Once this is cleared, I am able to show that for a symmetric matrix $T$ is diagonal and the matrix has the requisite number of eigenvectors.
Just to be clear, this is the first time the Schur decomposition is presented in the material so the answer might be obvious if you have mastered the decomposition but it definitely is not at this point in the book.

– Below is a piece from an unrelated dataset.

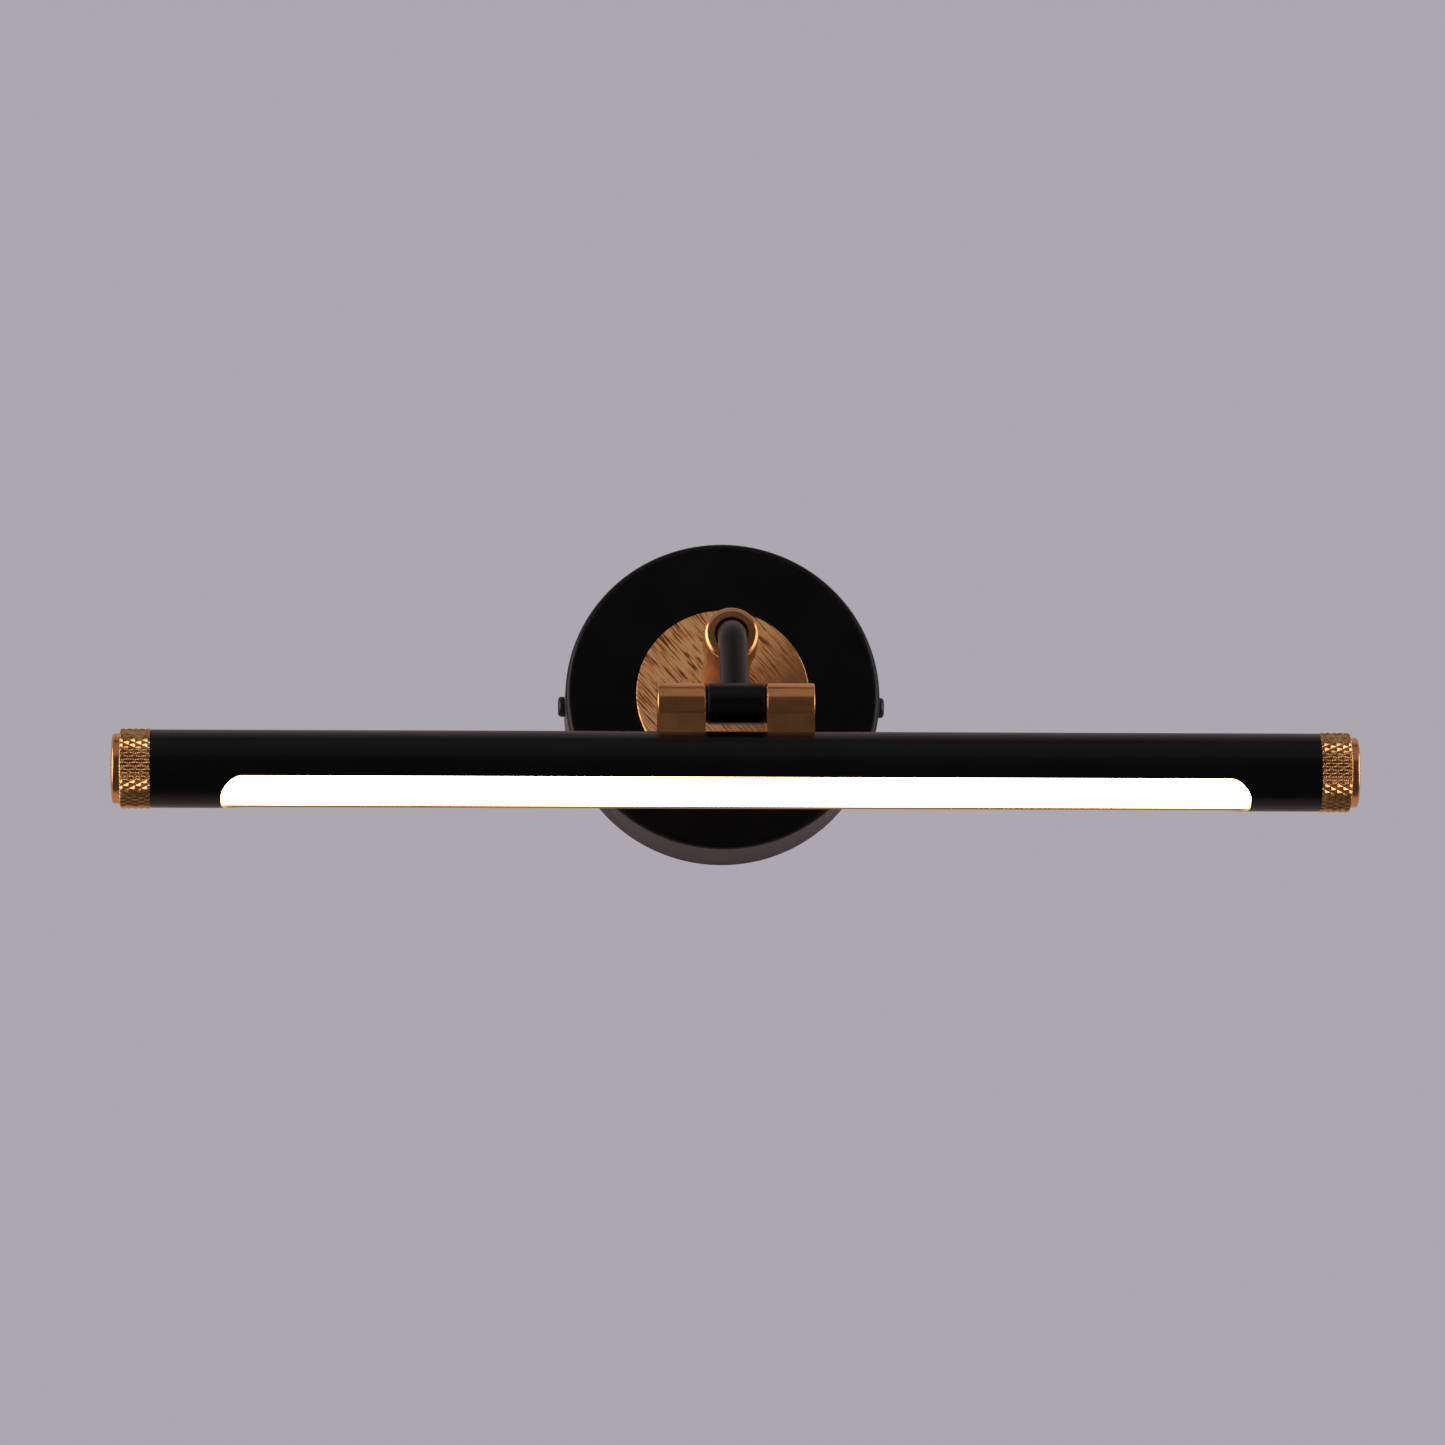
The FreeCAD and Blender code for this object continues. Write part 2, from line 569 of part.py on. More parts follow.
def earth_screw():
    master = screw("earth_screw_master", "earth_screw", "steel_thick - 0.1")
    group("earth_screw", master, [aimed((SIZES["earth_right"], -SIZES["steel_thick"], 0),
                                        (0, -1, 0))])


def base_leads():
    """Low-voltage lead from the driver to the swivel, and the two mains wires to the block."""
    out = -SIZES["wire_out"]
    start = SIZES["wire_start"]
    right = SIZES["lead_right"]
    bend = SIZES["base_bend"]
    lead_node("base_lead", [lead("base_lead", [
        (right, out, start), (right, out, 0), (0, out, 0), (0, -SIZES["lead_joint_out"], 0)],
        [bend, bend], SIZES["lead_radius"])])
    wires = []
    for pole in (SIZES["pole_left"], SIZES["pole_right"]):
        wires.append(lead("mains_lead", [
            (-pole - 6, out, start), (-pole - 6, out, -6), (-pole, out, 3),
            (-pole, out, SIZES["terminal_low"] + 5)], [13.0, 13.0], SIZES["mains_radius"]))
    lead_node("mains_leads", wires)


def bend_radius():
    """Radius that carries the arm from straight out to its slope and on to the hinge."""
    slope = math.radians(SIZES["arm_slope"])
    across = SIZES["hinge_out"] - SIZES["bend_start"]
    return (across * math.sin(slope) - SIZES["hinge_drop"] * math.cos(slope)) / (1 - math.cos(slope))


def down_arm():
    """Unit vector down the sloping part of the arm."""
    slope = math.radians(SIZES["arm_slope"])
    return FreeCAD.Vector(0, -math.cos(slope), -math.sin(slope))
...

 A: Regarding the first step:
All we know about the matrix $Q_1$ is that its first column $q_1$ is an eigenvector of $A$.  We are trying to prove the existence of a matrix $Q$ such that $Q^*AQ$ is upper triangular, but we're not quite there yet.
Now, consider the product
$$
Q_1^*AQ_1 = \pmatrix{q_1^*\\ \vdots \\ q_n^*}\pmatrix{Aq_1 & \cdots & Aq_n} = \\
\pmatrix{q_1^*Aq_1 & q_1^*Aq_2 & \cdots & q_1^*Aq_n\\
q_2^*Aq_1 & q_2^*Aq_2 & \cdots & q_2^*Aq_n\\
\vdots & \vdots & \ddots & \vdots\\
q_n^*Aq_1 & q_n^*Aq_2 & \cdots & q_n^*Aq_n}
$$
Note, however, that for complex vectors $u$ and $v$, $u^*v$ is the inner product (Hermitian inner product) of the vectors $u$ and $v$.  So, since $q_1$ is an eigenvector, and since $q_1$ is orthogonal to the other $q_i$, we may rewrite the above matrix as
$$
Q_1^*AQ_1 = 
\pmatrix{q_1^*Aq_1 & q_1^*Aq_2 & \cdots & q_1^*Aq_n\\
0 & q_2^*Aq_2 & \cdots & q_2^*Aq_n\\
\vdots & \vdots & \ddots & \vdots\\
0 & q_n^*Aq_2 & \cdots & q_n^*Aq_n}
$$
which is precisely the desired form, if we set $t_{11} = q_1^*Aq_1$.

Regarding the second:
Using block-matrix multiplication, note that
$$
\tilde Q A \tilde Q^{-1} = 
\pmatrix{I_{k}&0\\0&Q} 
\pmatrix{A_{11}&A_{12}\\A_{21}&A_{22}}
\pmatrix{I_{k}&0\\0&Q}^{-1} = 
\pmatrix{A_{11}&A_{12}Q^{-1}\\QA_{21}&QA_{22}Q^{-1}}
$$
Note that $I_k$ is the size-$k$ identity matrix, and that each of these block matrices are partitioned in the same way.
In a more abstract proof, we could build this matrix in a more immediately intuitive fashion.  In particular, to build the linear transformation $\tilde Q$, first consider its restriction $Q$ to a certain invariant subspace of $A$.